The first thing I noticed when reflecting on what it means to say that Dice Monsters feels random is this impression is almost the complement of feeling responsible for my outcomes**. In general, the following qualities reduce responsibility:
- Limited options. If you don't get to make many choices about the operation of a game, it feels largely out of your hands. This problem is particularly irksome on tabletops when there are lots of physical actions completely dictated by the rules. The phrase “the game plays you” brings to mind a tiny boss making players do all sorts of busywork and come in on Saturday.
- Homogeneity. Games which offer many options are, other things being equal, less random than games which offer few choices. But the variety of those choices also matters--when it turns out that Door Number One leads the same place as Door Number Two, we are outraged at the fraudulent suggestion that we had a choice. I have long suspected that game show hosts hide many such facts, which I mention now because I expect my readers to trust a game show conspiracy theorist, I guess?
- Opacity. Even if a game offers many choices and different options have widely varied impacts on the outcome, if there’s no way to estimate those differences beforehand, playing the game feels like navigating a GeoCities website from before web design progressed past unlabeled, cryptic images as navigational aids. For those too young to have had this experience, it was a dark time.

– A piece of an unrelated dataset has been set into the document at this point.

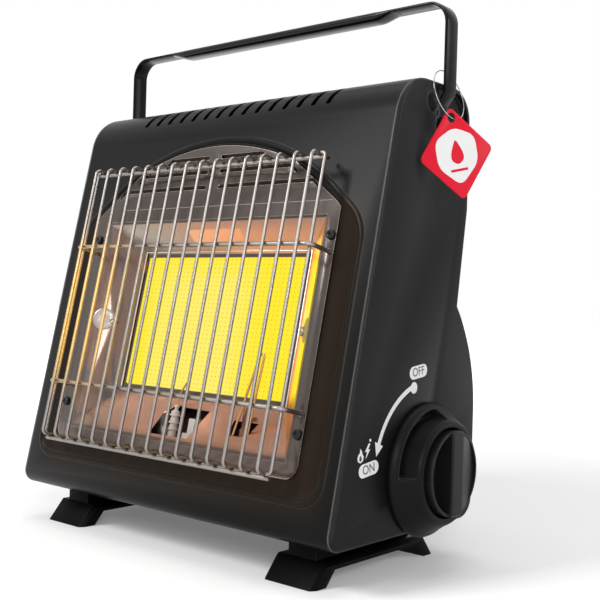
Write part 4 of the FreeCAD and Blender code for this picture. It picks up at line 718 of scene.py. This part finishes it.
def reflector_pressing():
    """The CAD pressing with broader radii at its folds than at its cut edges."""
    work = clean_copy("reflector")
    work.normal_update()
    layer = work.edges.layers.float.new("bevel_weight_edge")
    for edge in work.edges:
        if len(edge.link_faces) == 2:
            bend = edge.calc_face_angle(0)
            edge[layer] = RIM / FOLD if bend > CUT_FROM else float(bend > FOLD_FROM)
    piece = mesh_piece("reflector_pressing", mesh_from("reflector_pressing", work), stainless)
    round_edges(piece, FOLD, 3, limit_method="WEIGHT")
    settled(piece, "reflector", sharp=PRESSING_SHARP)


def wire_row_tree():
    """Bends a line of straight runs, gives it a round section, and repeats it across."""
    tree, wires, given, result = new_group(
        "wire_row", {"Geometry": ("Geometry",), "Float": ("Wire Radius", "Bend Radius", "Pitch"),
                     "Int": ("Count",), "Material": ("Material",)},
        {"Geometry": ("Geometry",)}, "GeometryNodeTree")
    bend = wires.node("GeometryNodeFilletCurve", {"Curve": given["Geometry"], "Radius": given["Bend Radius"],
                                                  "Count": 7, "Limit Radius": True}, mode="POLY")
    section = wires.node("GeometryNodeCurvePrimitiveCircle", {"Resolution": 12,
                                                              "Radius": given["Wire Radius"]})
    tube = wires.node("GeometryNodeCurveToMesh", {"Curve": bend["Curve"], "Profile Curve": section["Curve"],
                                                  "Fill Caps": True})
    first = wires.times(wires.math("MULTIPLY_ADD", given["Count"], -0.5, 0.5), given["Pitch"])
    start, step = (wires.node("ShaderNodeCombineXYZ", {"X": x})[0] for x in (first, given["Pitch"]))
    row = wires.node("GeometryNodeMeshLine", {"Count": given["Count"], "Start Location": start, "Offset": step})
    placed = wires.node("GeometryNodeInstanceOnPoints", {"Points": row["Mesh"], "Instance": tube["Mesh"]})
    real = wires.node("GeometryNodeRealizeInstances", {"Geometry": placed["Instances"]})
    faced = wires.node("GeometryNodeSetMaterial", {"Geometry": real["Geometry"], "Material": given["Material"]})
    wires.put(faced["Geometry"], result["Geometry"])
    return tree


reflector_pressing()
wire_row = wire_row_tree()


def wire_mesh(points, radius, bend=0.0, count=1, pitch=0.0, material=None):
    """The mesh of a row of bent wires, in slope coordinates: across, up the slope, outwards."""
    line = bpy.data.curves.new("wire_line", "CURVE")
    line.dimensions = "3D"
    run = line.splines.new("POLY")
    run.points.add(len(points) - 1)
    for point, place in zip(run.points, points):
        point.co = (*place, 1)
    mesh = hardened("wire_row", line, wire_row, {"Wire Radius": radius, "Bend Radius": bend, "Pitch": pitch,
                                                 "Count": count, "Material": material})
    mesh.transform(on_slope)
    return mesh


def slit_strips(name, section, sunk, material):
    """Strips along both halves of each slit, their section (up, out) from the slit's lower edge."""
    stacks = []
    for height, half in SLITS:
        for side in (-1, 1):
            near, far, taper = side * SLIT_WEB, side * half, side * SLIT_TAPER
            stations = ((near, sunk), (near + taper, 0), (far - taper, 0), (far, sunk))
            stacks.append([[(x, height + rise, out - sink) for rise, out in section] for x, sink in stations])
    hinge = Matrix.Translation((0, HOOD_CREASE, 0))
    tilt = hinge @ Matrix.Rotation(HOOD_TILT, 4, "X") @ hinge.inverted()
    belongs(mesh_piece(name, skinned(name, stacks, on_slope @ tilt), material), "reflector", sharp=35.0)


slit_strips("hood_lips", LIP_SECTION, LIP_SUNK, stainless)
# The dark leaves behind the slits are painted shade inside the hood.
slit_strips("hood_leaves", LEAF_SECTION, 0.0, soot_and_shade_steel)
# The crease and the tile lip are thin rods whose bright steel is a painted highlight line.
crease_line = [(x, HOOD_CREASE, STEEL) for x in CREASE_ENDS]
lip_line = [(side * TILE_SIDE, DISH_LIP[high], STEEL - DISH_DEEP)
            for side, high in ((-1, 0), (1, 0), (1, 1), (-1, 1), (-1, 0))]
for name, line, radius, metal in (("hood_crease", crease_line, CREASE_RADIUS, crease_highlight_steel),
                                  ("dish_lip", lip_line, DISH_LIP_RADIUS, lip_highlight_steel)):
    belongs(joined(name, [wire_mesh(line, radius)], metal), "reflector", smooth=True)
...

To summarize, you are responsible for the difference in the foreseen outcomes between the option you select and the other options available to you. A neat corollary is that we gain responsibility not only by gaining the power to do new things, but also by developing our ability to foresee consequences--developing skill at many games consists entirely of doing so. This is also something for which we are able to take responsibility, and want to--the extent to which we try to develop the skill of predicting possible futures helps determine how quickly we learn, and that’s often the most rewarding element of the control we exercise over a game. Also, predicting possible futures sounds sort of science fictiony and cool, which makes our jumpsuits seem more appropriate.
Most of the time, Dice Monsters isn't actually too bad on any of this. Obviously, the emphasis on dice cues an expectation that important things will be beyond your control, but you have lots of choices which let you set yourself up to be able to succeed across all the probable rolls, so putting in the effort to learn how to do that and to apply that knowledge reliably pays off. For example, you usually don't have to defeat every monster to pass the level, so you can dump less useful rolls on a monster you intend not to defeat. You can also make sure that you can use a low roll by working on getting three or more of a kind of ones or twos with a given monster, or the like. Knowing when it's worth using a consumable, and when you should just give up and try again, is also an interesting decision (and adding the cost of losing a life to giving up does increase the tension of that decision, though energy meters have a pretty terrible reputation around Mount Hexmap ever since the bathroom incident at Owen’s debutante ball). You're constantly making and adjusting plans to adapt to what the dice give you, and looking for better ways to do so in the future.
That's not exceptional, but it’s a solid foundation for a simple way to pass the time, and my respect for Reiner Knizia’s other designs leaves me hoping that he isn't responsible for the periodic, infuriating abandonment of it. This is most pronounced during the rare boss battles, but not uncommon elsewhere. The problem is that the game increases difficulty most often by making strategic play less beneficial, or even less possible. When you suddenly have to defeat every monster in order to proceed, the tactic of dumping less useful rolls becomes unavailable and the habits of mind you've developed to make you better at the game start to hurt you. When monsters only have three slots for dice, rather than five, you have fewer choices to make, and are more dependent on good rolls and less able to mitigate the consequences of bad ones. Even when there exists a sequence of plays you could make which would let you win, you have no way to learn it, so many plays have equally good expected values.
The accusation that a game feels random usually results from making players feel like they have less power than they expected. Many of us want games which offer the opportunity to learn, develop skill, exercise greater authorship, and take more responsibility for our struggle with a challenge. Dice Monsters not only becomes less strategic at its climactic moments, making the skill you’ve developed much less relevant, it doesn’t make that fact clear when you’re deciding how much to try and work on that skill. Because of the use of monetization shenanigans, that feels like a deliberate attempt to push players to be more committed to the game so that, when their carefully-developed Dice Monster expertise no longer avails them, they’ll shell out for some extra boosts. It’s like the twist ending of Frankenstein, in which you discover that the real monster is the creator.
* Exceed has no established opposite in English. I was flabbergasted to learn this.
** Among games, that is. An activity which was completely deterministic could also have no choices, but it would be difficult to characterize it as a game without randomness. Eenie Meenie Miney Moe probably comes closest, but the whole point of that activity is to manipulate the horizon of our prediction of deterministic processes to simulate randomness. You might call this epistemic rather than metaphysical randomness.
Dice Monsters was played on an iPad Air for this review.